» Do this
Write the material out again exactly.

## START Data lines

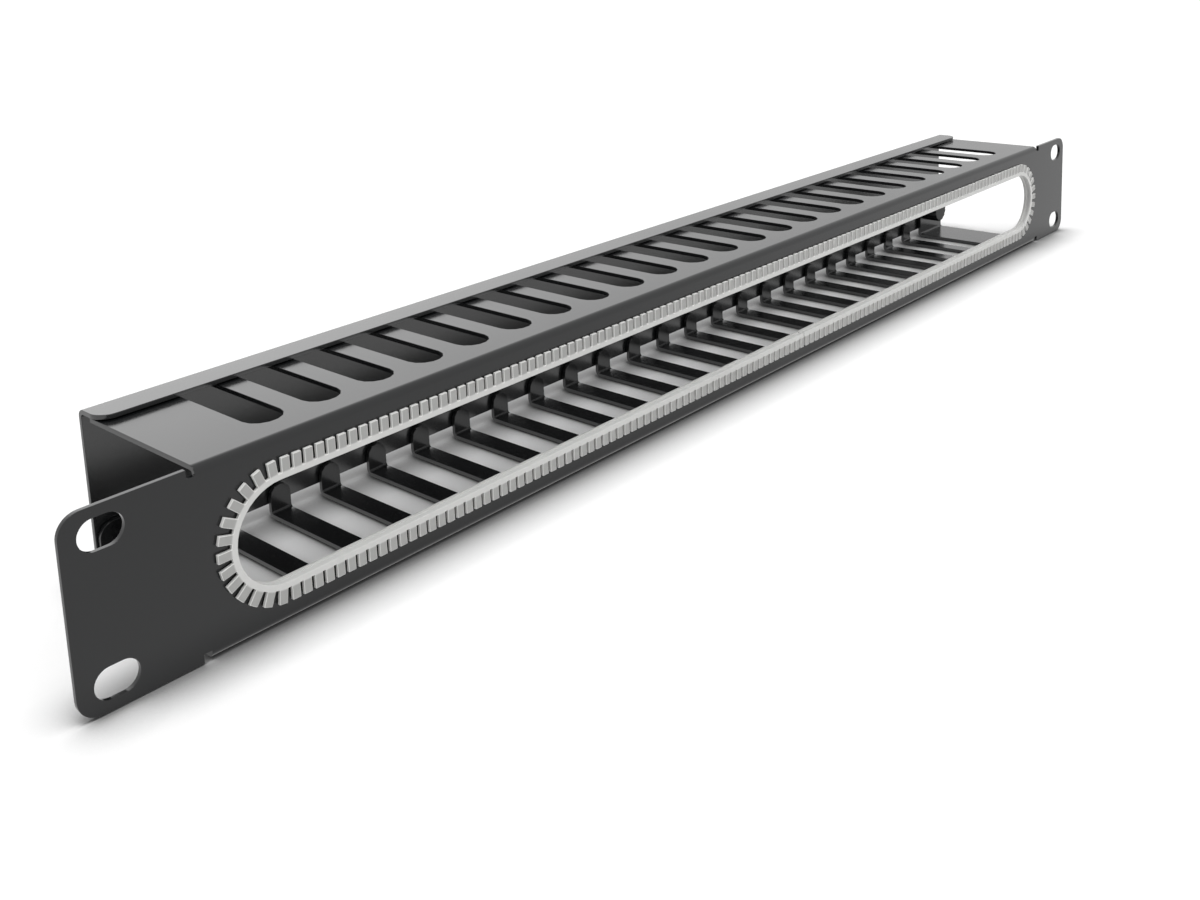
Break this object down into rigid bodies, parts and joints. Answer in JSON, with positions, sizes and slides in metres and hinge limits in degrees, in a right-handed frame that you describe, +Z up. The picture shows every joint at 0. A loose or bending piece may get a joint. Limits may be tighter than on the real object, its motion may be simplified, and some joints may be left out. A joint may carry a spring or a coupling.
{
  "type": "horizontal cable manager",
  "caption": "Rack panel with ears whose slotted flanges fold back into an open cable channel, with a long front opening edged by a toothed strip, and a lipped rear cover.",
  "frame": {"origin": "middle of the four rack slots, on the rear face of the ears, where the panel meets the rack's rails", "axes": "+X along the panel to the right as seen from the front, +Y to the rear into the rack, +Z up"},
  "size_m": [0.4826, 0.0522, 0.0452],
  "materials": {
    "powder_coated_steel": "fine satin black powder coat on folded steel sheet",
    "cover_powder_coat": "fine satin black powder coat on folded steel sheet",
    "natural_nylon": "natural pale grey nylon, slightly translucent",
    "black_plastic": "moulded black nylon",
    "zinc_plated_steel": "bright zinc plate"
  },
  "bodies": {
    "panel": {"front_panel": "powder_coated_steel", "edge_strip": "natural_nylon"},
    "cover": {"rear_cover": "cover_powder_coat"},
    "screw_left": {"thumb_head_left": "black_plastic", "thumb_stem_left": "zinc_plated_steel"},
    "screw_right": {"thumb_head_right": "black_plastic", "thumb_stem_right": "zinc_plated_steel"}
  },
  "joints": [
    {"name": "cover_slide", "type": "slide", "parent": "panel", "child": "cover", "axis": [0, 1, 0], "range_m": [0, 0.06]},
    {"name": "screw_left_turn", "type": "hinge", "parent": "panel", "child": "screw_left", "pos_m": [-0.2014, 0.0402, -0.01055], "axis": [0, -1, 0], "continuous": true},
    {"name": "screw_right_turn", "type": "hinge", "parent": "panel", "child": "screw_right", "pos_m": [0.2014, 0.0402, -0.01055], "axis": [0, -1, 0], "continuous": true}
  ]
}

## END Data lines

» Solution to this task
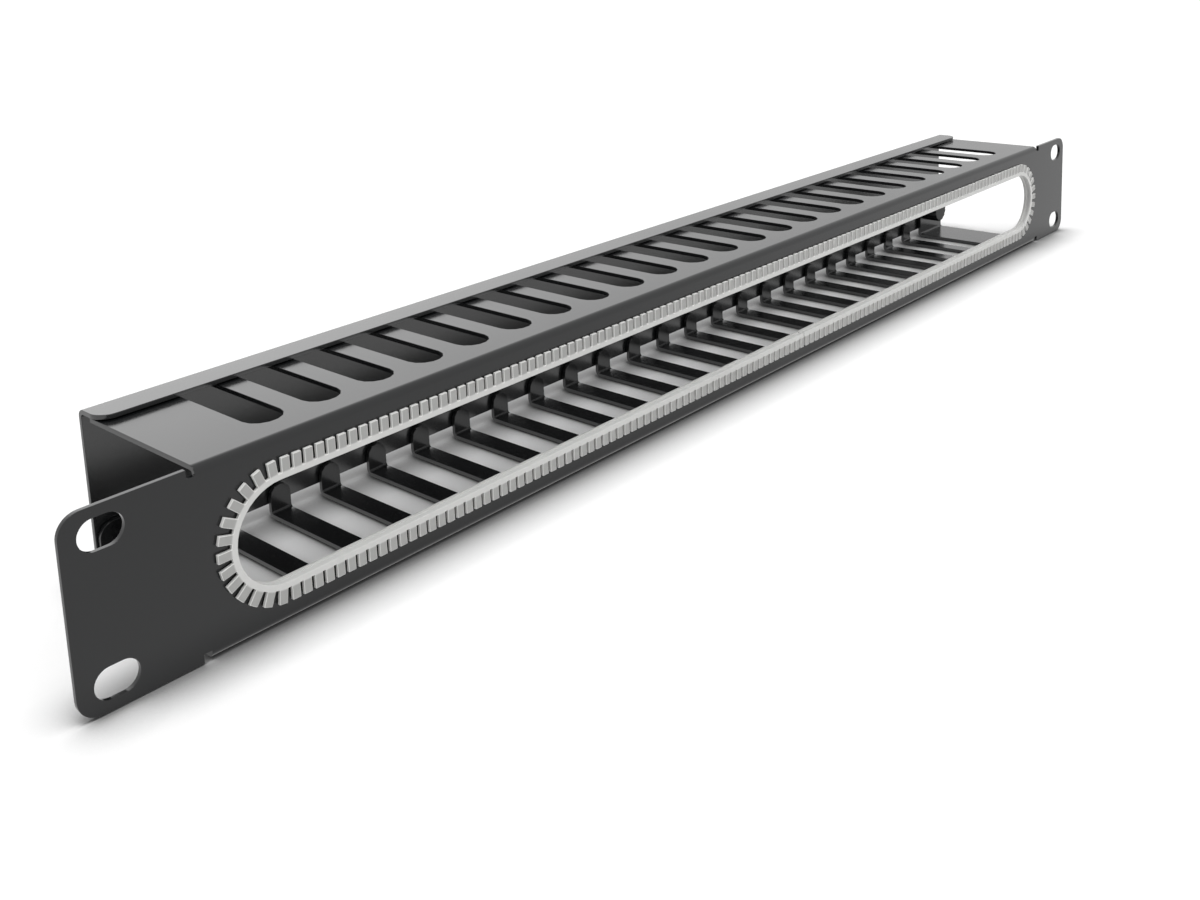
Break this object down into rigid bodies, parts and joints. Answer in JSON, with positions, sizes and slides in metres and hinge limits in degrees, in a right-handed frame that you describe, +Z up. The picture shows every joint at 0. A loose or bending piece may get a joint. Limits may be tighter than on the real object, its motion may be simplified, and some joints may be left out. A joint may carry a spring or a coupling.
{
  "type": "horizontal cable manager",
  "caption": "Rack panel with ears whose slotted flanges fold back into an open cable channel, with a long front opening edged by a toothed strip, and a lipped rear cover.",
  "frame": {"origin": "middle of the four rack slots, on the rear face of the ears, where the panel meets the rack's rails", "axes": "+X along the panel to the right as seen from the front, +Y to the rear into the rack, +Z up"},
  "size_m": [0.4826, 0.0522, 0.0452],
  "materials": {
    "powder_coated_steel": "fine satin black powder coat on folded steel sheet",
    "cover_powder_coat": "fine satin black powder coat on folded steel sheet",
    "natural_nylon": "natural pale grey nylon, slightly translucent",
    "black_plastic": "moulded black nylon",
    "zinc_plated_steel": "bright zinc plate"
  },
  "bodies": {
    "panel": {"front_panel": "powder_coated_steel", "edge_strip": "natural_nylon"},
    "cover": {"rear_cover": "cover_powder_coat"},
    "screw_left": {"thumb_head_left": "black_plastic", "thumb_stem_left": "zinc_plated_steel"},
    "screw_right": {"thumb_head_right": "black_plastic", "thumb_stem_right": "zinc_plated_steel"}
  },
  "joints": [
    {"name": "cover_slide", "type": "slide", "parent": "panel", "child": "cover", "axis": [0, 1, 0], "range_m": [0, 0.06]},
    {"name": "screw_left_turn", "type": "hinge", "parent": "panel", "child": "screw_left", "pos_m": [-0.2014, 0.0402, -0.01055], "axis": [0, -1, 0], "continuous": true},
    {"name": "screw_right_turn", "type": "hinge", "parent": "panel", "child": "screw_right", "pos_m": [0.2014, 0.0402, -0.01055], "axis": [0, -1, 0], "continuous": true}
  ]
}